I've seen companies where employees were afraid to report that they clicked a phishing link because they feared disciplinary action. That fear is more dangerous than the phishing email itself. It gives attackers a longer dwell time and turns a recoverable incident into a full-blown data breach.
Start by making training engaging and continuous. Our cybersecurity awareness training program covers phishing, social engineering, credential theft, and more — all designed to keep employees sharp without overwhelming them.
Quick-Reference Checklist: How to Recognize a Phishing Email
- Check the sender's full email address — not just the display name
- Hover over links before clicking — read the URL carefully
- Watch for urgency, threats, or too-good-to-be-true offers
- Never send passwords or sensitive data via email
- Verify unexpected attachments through a separate channel
- Look for branding inconsistencies and grammar errors
- When in doubt, report the email to your security team
The Threat Keeps Evolving — Your Training Should Too
Phishing emails in 2026 look different than they did even two years ago. AI-generated content has eliminated many of the obvious grammatical tells. QR code phishing — sometimes called "quishing" — bypasses traditional link-scanning tools entirely. Voice phishing (vishing) and SMS phishing (smishing) extend the attack surface beyond your inbox.
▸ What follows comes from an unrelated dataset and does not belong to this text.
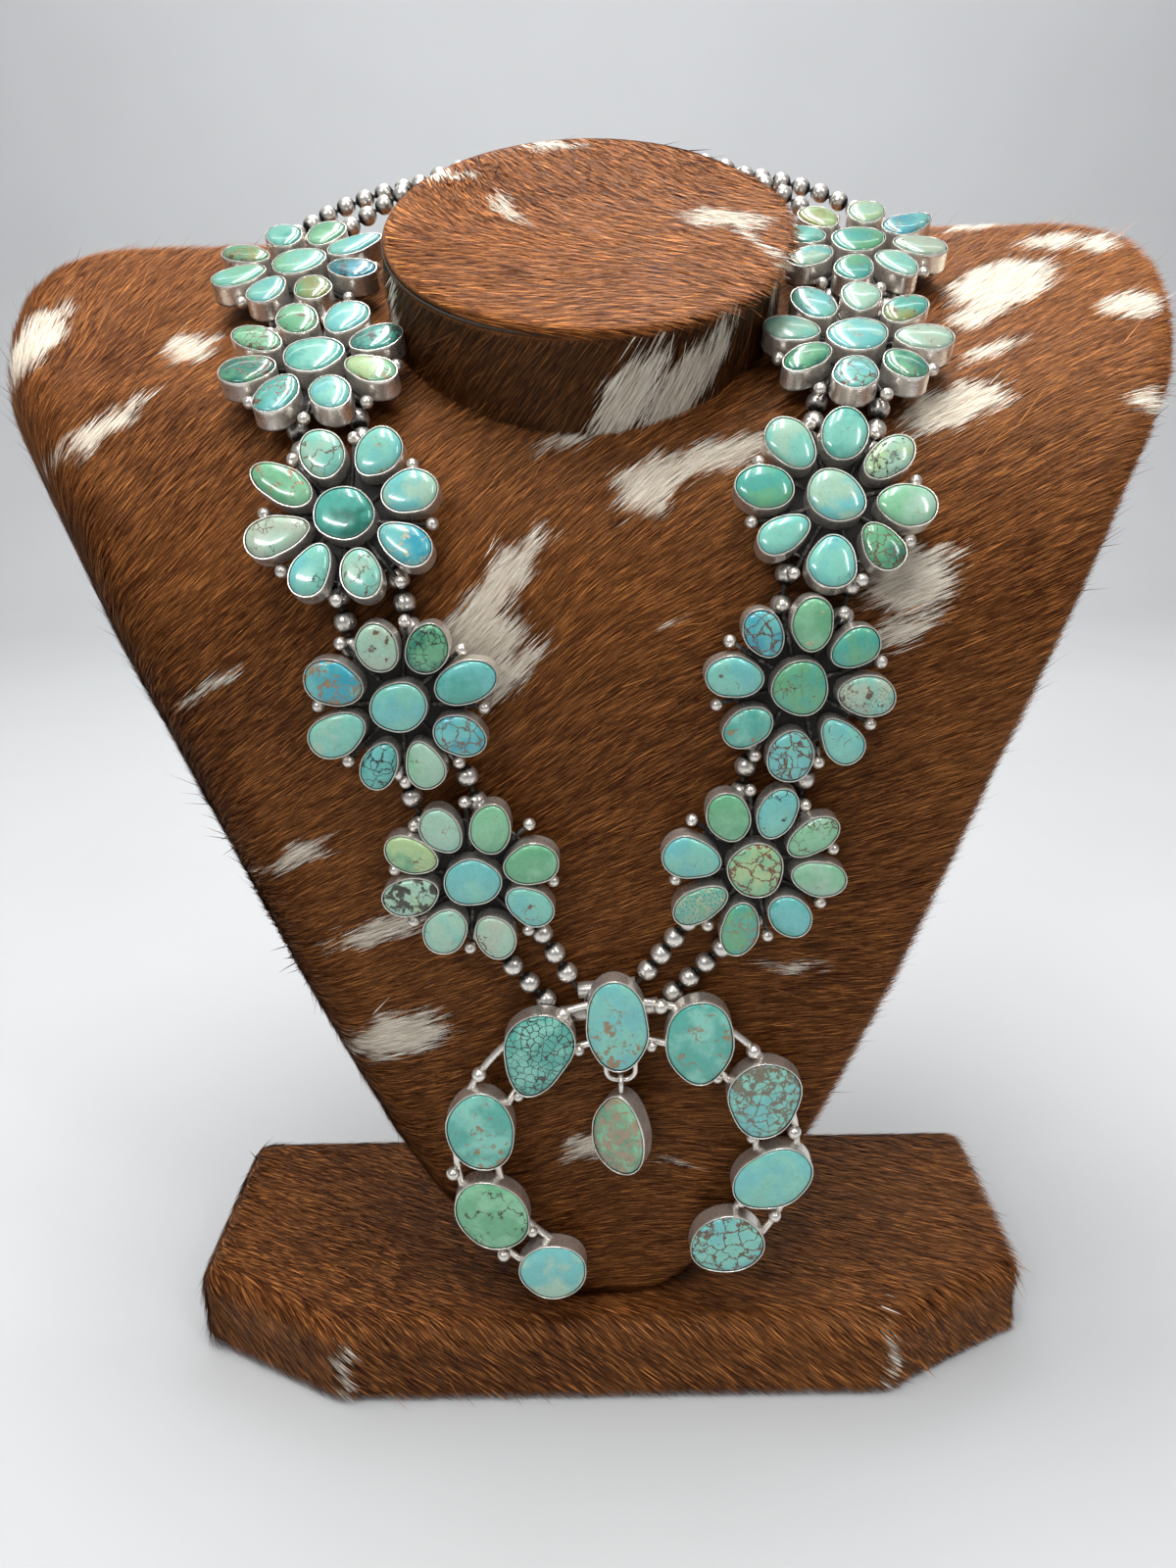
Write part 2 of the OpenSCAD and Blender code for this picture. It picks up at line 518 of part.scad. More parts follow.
// Beads spread evenly along a stretch of a way, with a small space at each end
module bead_run(p, from, to) {
  marks = lengths(p);
  count = floor((to - from - bead_space) / (bead_d + bead_space));
  space = (to - from - count * bead_d) / (count + 1);
  for (i = [0:count - 1]) {
    d = from + space + bead_d / 2 + i * (bead_d + space);
    ahead = walk(p, marks, min(d + bead_d / 2, to)) - walk(p, marks, max(d - bead_d / 2, from));
    translate(walk(p, marks, d)) along(ahead) bead();
  }
}

module straight_run(a, b, from = bead_space) {
  bead_run([a, b], from, norm(b - a) - bead_space);
}

module side_beads(side, strand) {
  straight_run(naja_end(side, strand), tube_end(side, 0, strand, -1), from = tube_d / 2);
  for (k = [0:COUNT - 2]) straight_run(tube_end(side, k, strand, 1), tube_end(side, k + 1, strand, -1));
}

clasp_w = 3 * bead_d;
clasp_t = 0.62 * bead_d;
clasp_h = 2.36 * bead_d;

// The clasp sits at the middle of the back's way, which is halfway along its list of points
module back_beads(strand) {
  way = smooth(back_points(strand));
  marks = lengths(way);
  middle = marks[(len(way) - 1) / 2];
  bead_run(way, 0, middle - clasp_w / 2);
  bead_run(way, middle + clasp_w / 2, marks[len(way) - 1]);
}

module thread(strand) {
  left = [for (k = [0:COUNT - 1], end = [-1, 1]) tube_end(0, k, strand, end)];
  right = [for (k = [COUNT - 1:-1:0], end = [1, -1]) tube_end(1, k, strand, end)];
  back = smooth(back_points(strand));
  way = concat([naja_end(0, strand)], left, [for (i = [1:len(back) - 2]) back[i]], right, [naja_end(1, strand)]);
  n = len(way);
  color("dimgray") loft([for (i = [0:n - 1])
    let (ahead = way[(i + 1) % n] - way[(i + n - 1) % n],
         across = cross(ahead, [0, -1, 0]), u = across / norm(across),
         v = cross(u, ahead) / norm(cross(u, ahead)))
    [for (k = [0:THREAD_SIDES - 1])
      let (a = 360 * k / THREAD_SIDES)
      way[i] + thread_d / 2 * (cos(a) * u + sin(a) * v)]], closed = true);
}

module clasp() {
  seat(0, neck_up) translate([0, back_reach, back_lift + BACK_OUTER[0][2] / 2]) color("silver") difference() {
    cube([clasp_w, clasp_t, clasp_h], center = true);
    for (z = [-1, 1]) translate([0, 0, -z * BACK_OUTER[0][2] / 2]) rotate([0, 90, 0])
      cylinder(d = hole_d, h = clasp_w + OVER, center = true);
  }
}

module base_felt() {
  color("black") linear_extrude(felt_t) polygon(base_outline(felt_inset));
}

module base_block() {
  color("saddlebrown") hull() for (a = [0:30:90])
    translate([0, 0, felt_t + SEAT])
      linear_extrude(base_h - felt_t - SEAT - base_round * (1 - sin(a)))
        polygon(base_outline(base_round * (1 - cos(a))));
}

module bust_form() {
  color("sienna") loft([for (row = OUTLINE) form_section(row)]);
}

// The neck stump ends a hair above the hide of the bend and the shoulders
module neck_stump() {
  deep = form_t / 2;
  ups = concat([for (row = OUTLINE) row[0] * form_len], [form_len + deep]);
  hide = [for (up = ups) let (p = place(0, up, SEAT)) [p[1], p[2]]];
  color("sienna") difference() {
    seat(0, neck_up) translate([0, 0, -deep]) cylinder(d = neck_d, h = neck_h + deep, $fn = 96);
    rotate([90, 0, 90]) linear_extrude(neck_d + 2 * OVER, center = true)
      polygon(concat(hide, [[hide[len(hide) - 1][0] + neck_d, form_z]]));
  }
}

module neck_disc() {
  seat(0, neck_up) translate([0, 0, neck_h + SEAT]) color("peru") cylinder(d = neck_d, h = disc_t, $fn = 96);
}

module naja_stone_solid(i) {
  at_naja() color("turquoise") cabochon(naja_stone(i), naja_lift, naja_cup_h);
}

base_felt();
base_block();
bust_form();
neck_stump();
neck_disc();
naja_frame();
drop_setting();
drop_stone();
thread(-1);  // thread_inner
thread(1);  // thread_outer
clasp();
back_beads(-1);  // beads_back_inner
back_beads(1);  // beads_back_outer
for (i = [1:9]) naja_stone_solid(i - 1);
for (side = [0:1]) {
  side_beads(side, -1);
  side_beads(side, 1);
  for (k = [1:COUNT]) {
    setting(side, k - 1);
    centre_stone(side, k - 1);
    petal_stones(side, k - 1);
  }
}
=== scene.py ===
"""Looks of a squash blossom necklace on a hide-covered neck bust.

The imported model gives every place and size. Lengths in the charts and in the
helper functions are millimetres in the model's frame; meshes are in metres.
"""

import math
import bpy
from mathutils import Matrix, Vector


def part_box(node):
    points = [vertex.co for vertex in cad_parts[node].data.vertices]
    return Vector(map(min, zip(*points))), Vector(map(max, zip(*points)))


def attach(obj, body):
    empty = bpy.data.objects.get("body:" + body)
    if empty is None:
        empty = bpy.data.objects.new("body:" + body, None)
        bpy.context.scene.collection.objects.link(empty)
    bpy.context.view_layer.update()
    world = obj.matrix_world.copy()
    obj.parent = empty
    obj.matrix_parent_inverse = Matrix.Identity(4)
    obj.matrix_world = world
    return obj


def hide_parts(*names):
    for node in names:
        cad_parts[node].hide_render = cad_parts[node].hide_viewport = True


bl_info = {
    "name": "Squash blossom necklace on a hide bust",
    "version": (1, 0, 0),
    "blender": (4, 5, 0),
    "location": "3D View > Sidebar > Necklace",
    "description": "Dresses the packed necklace and its bust with stones, silver, beads and hair-on hide",
    "category": "Object",
}

import bmesh
import bpy
import numpy as np
from bpy.props import (
    FloatProperty,
    FloatVectorProperty,
    IntProperty,
    PointerProperty,
)
from mathutils import Matrix, Vector

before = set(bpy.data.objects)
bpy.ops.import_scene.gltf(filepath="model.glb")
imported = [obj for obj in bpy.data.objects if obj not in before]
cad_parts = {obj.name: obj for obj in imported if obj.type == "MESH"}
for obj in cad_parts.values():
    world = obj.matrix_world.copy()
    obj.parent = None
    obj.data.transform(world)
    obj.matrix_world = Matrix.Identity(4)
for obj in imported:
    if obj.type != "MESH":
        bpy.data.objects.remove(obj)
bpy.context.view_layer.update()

MM = 0.001
BUST = "bust_and_necklace"
DROP = "drop"

# ---------------------------------------------------------------- charts

# The bust: flat chest, bend to the shoulders, then flat shoulders.
CHEST_Y = -34.0
FORM_Z = 28.1
CHEST_RISE = 184.0
BEND_R = 86.0
BEND = math.radians(58)
BEND_LEN = BEND_R * BEND
FORM_LEN = CHEST_RISE + BEND_LEN + 81
HALF_W = 162.0
FORM_T = 30.0
FORM_ROUND = 9.0
NECK_UP = CHEST_RISE + BEND_LEN + 27.6
NECK_R = 51.2
NECK_H = 23.1
DISC_T = 2.0
SEAM_R = 0.34
# The base, then how far the hide's skin keeps inside the solids of the bust and of the base.
BASE_W = 250.0
BASE_FRONT_W = 160.0
BASE_D = 90.0
BASE_CUT_D = 24.0
BASE_H = 28.0
BASE_ROUND = 6.0
SKIN_IN = 0.25
BASE_IN = 0.3

# Outline of the bust: share of the length, share of the half width, rounding.
OUTLINE = np.array([
    (0, 0.09, 0), (0.01, 0.125, 0), (0.022, 0.155, 0), (0.045, 0.2, 0), (0.085, 0.278, 0),
    (0.115, 0.322, 0), (0.15, 0.363, 0), (0.215, 0.427, 0), (0.285, 0.492, 0), (0.425, 0.608, 0),
    (0.523, 0.69, 0), (0.56, 0.722, 0), (0.6, 0.757, 0), (0.64, 0.795, 0), (0.68, 0.837, 0),
    (0.72, 0.88, 0), (0.765, 0.926, 0), (0.81, 0.962, 0), (0.86, 0.988, 0), (0.91, 1, 0),
    (0.945, 0.985, 0.06), (0.968, 0.95, 0.16), (0.984, 0.895, 0.34), (0.994, 0.82, 0.6), (1, 0.7, 0.95)])

# Light patches in the hide of the bust: right, up, half length, half width, slant.
# Their slants also chart the way the hair lies.
PATCHES = np.array([
    (-148, 289, 15, 6, 85), (-108, 283, 6, 6, 36), (-123, 250, 12, 3, 49), (-24, 206, 14, 4, 50),
    (-31, 192, 12, 8, 37), (17, 197, 3, 0.3, 14), (-60, 118, 11, 3, 18), (-80, 139, 7, 2, 24),
    (-58, 87, 12, 6, 12), (-96, 184, 6, 1, 32), (-7, 50, 7, 3.5, 22), (16, 46, 5, 0.5, -12), (-24, 184, 9, 4, 40),
    (46, 106, 6, 1, -1), (28, 238, 17, 3.6, 15), (12, 230, 9, 6.5, 40), (-9, 243, 5, 1.8, 25),
    (113, 344, 10, 3, 25), (131, 330, 9, 4, 15), (142, 327, 6, 4, 16), (111, 305, 17, 10, 36),
    (101, 289, 9, 4, 29), (100, 272, 8, 2, 28), (142, 293, 7, 6, 14), (135, 254, 4, 3, -1),
    (87, 251, 14, 6, 22), (73, 206, 11, 7, 13), (71, 194, 8, 3, 18)], dtype=float)

# Clusters from the naja up: right, up, turn of the tubes.
CLUSTERS = {
    "left": [(-30.4, 137.3, 21.0), (-45.3, 182.6, 18.1), (-56.1, 223.1, 15.0),
             (-66.4, 264.5, 13.0), (-76.9, 310.1, 8.0)],
    "right": [(39.7, 138.8, -16.0), (49.4, 184.6, -11.9), (57.8, 224.2, -11.9),
              (67.5, 266.5, -10.9), (75.0, 313.6, -3.9)],
}
BEAD_D = 5.5
BEAD_LIFT = 2.9
PLATE_LIFT = 5.0
CUP_LIFT = 5.8
CUP_H = 5.6
RIM = CUP_LIFT + CUP_H
PLATE_R = 15.0
PLATE_TOP = CUP_LIFT + 0.4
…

The NIST Cybersecurity Framework emphasizes continuous improvement for a reason. Your threat landscape changes quarterly. Your training program should keep pace.
Every phishing email your team catches is a data breach that didn't happen. Every report they file is intelligence your security team can use to block the next wave. That's not just awareness — that's active defense.
The question isn't whether your employees will receive phishing emails. They already do, every single day. The question is whether they know how to recognize a phishing email when it lands in their inbox — and what they do in the three seconds after they open it.